El entorno inicial que favoreció las universidades de verano se disipó en los años siguientes, reconvirtiéndose en otro completamente diferente, en el que resaltaba  la preponderancia del poder económico, la subordinación al mismo del poder político, la recuperación de elementos autoritarios del pasado, especialmente las liturgias académicas que hacían imposible la comunicación, el debilitamiento del periodismo y la universidad de los años de la transición, de modo que este tiempo inicial queda convertido en una primavera, que siempre tiene un final. Esta mutación se hizo patente en los años noventa mediante la reconfiguración de los cursos de verano, que seleccionaban a los conferenciantes con poder empresarial desplazando a las ciencias humanas y sociales. La financiación de los cursos por las empresas y los bancos determina un giro radical en la agenda. La mayoría de los programas se fundan en una selección en la que los intereses económicos desempeñan un papel relevante.

Este giro de las universidades de verano es paralelo a la deriva de la universidad, que manifiesta un bloqueo incuestionable. Sobre estas bases se produce el asalto a la institución por parte de los poderes globales, iniciando una secuencia de reformas en el camino del logro de un nuevo capitalismo académico, que es inequívocamente salvaje en el caso español. Uno de los elementos centrales de estas reformas consiste en la explotación de los alumnos como material sobre el que se fundan  los proyectos. La instauración del crédito y la libre configuración constituye el núcleo sobre el que pivota esta transición. Con los años se construye una masa de consumidores de créditos para configurar su currículum personal.

De este modo se produce una explosión de las actividades académicas que se cuentan en créditos en todos los tiempos y estaciones. Así se debilita el sentido del interés por las actividades docentes, ahora devenidas en oferta intercambiable. El efecto perverso de esta transformación estriba en que cada feudo académico programa sus créditos para sus públicos. De este modo el localismo y la disciplina se refuerzan considerablemente. El espacio del verano queda cercenado por la poderosa maquinaria de producción de créditos, que se extiende a las prácticas reforzando los privilegios de las empresas.

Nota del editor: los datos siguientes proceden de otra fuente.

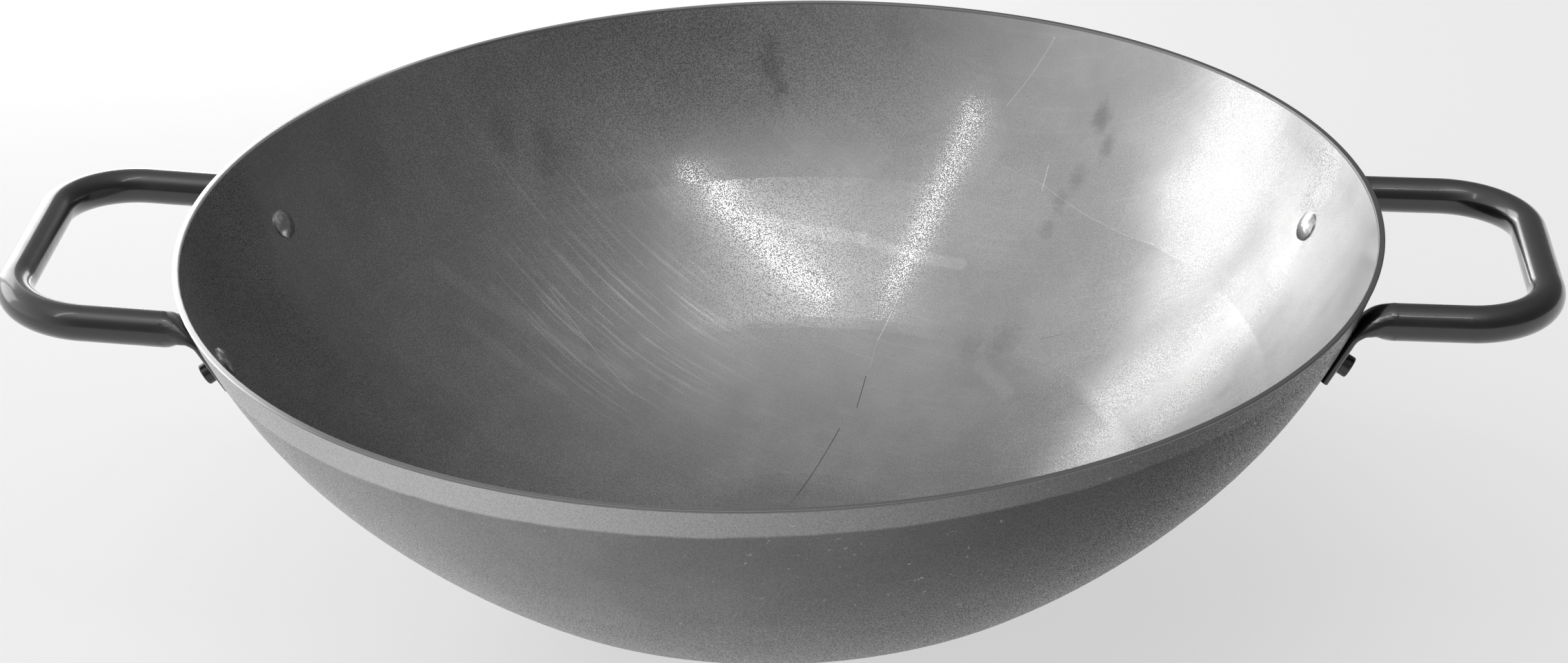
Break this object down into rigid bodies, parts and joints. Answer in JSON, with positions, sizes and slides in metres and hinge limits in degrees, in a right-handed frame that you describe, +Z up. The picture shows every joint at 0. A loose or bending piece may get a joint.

Es un poco duro lo que voy a decir, pero lo voy a hacer. Esta reforma produce una masa de buscadores de créditos y prácticas, focalizada en su propio proyecto y progresivamente ajena a los contenidos vivos. Así se mutila el espacio de las universidades de verano y se sepulta el espíritu que las generó. También para las nuevas autoridades disciplinares, centradas en la gestión de la producción de titulaciones y productos de investigación, ejecutadas por los nuevos profesores, integrantes del emergente cognitariado. No, no hay espacio para reflexionar en común, ni para conversar, ni para discutir. Todo eso perjudica la lógica de la factoría industrial de méritos. Las universidades de verano van decreciendo su actividad, focalizándose a los públicos locales.

Me acuerdo del esplendor inaudito de las intervenciones de Borges; de las sesiones en las que los ministros de economía intercambiaban señales con los banqueros presentes; de la energía de las clases de algunos heterodoxos, Agustín García Calvo o Ivan Illich en particular. También de otros muchos. Este es un tiempo pasado. Me pregunto por las gentes que acudían a las universidades de verano en los primeros tiempos, que aspiraban a escuchar y también a decir. Representan un fenómeno de disipación, barridos por las reformas del tiempo presente, tan bien sintetizadas por el cartel de mi facultad que he comentado en este blog: Dos créditos, dos euros. Insuperable.

Todavía quedan rescoldos del pasado y algunos cursos representan tribunas donde se exponen los resultados de las últimas investigaciones para un público restringido interesado por el tema. Pero el verano es otro tiempo en el capitalismo global, en el que los contingentes que conforman la base de la producción inmaterial siguen sus rutas y se instalan en nuevas estaciones siempre provisionales, que anticipan el siguiente destino.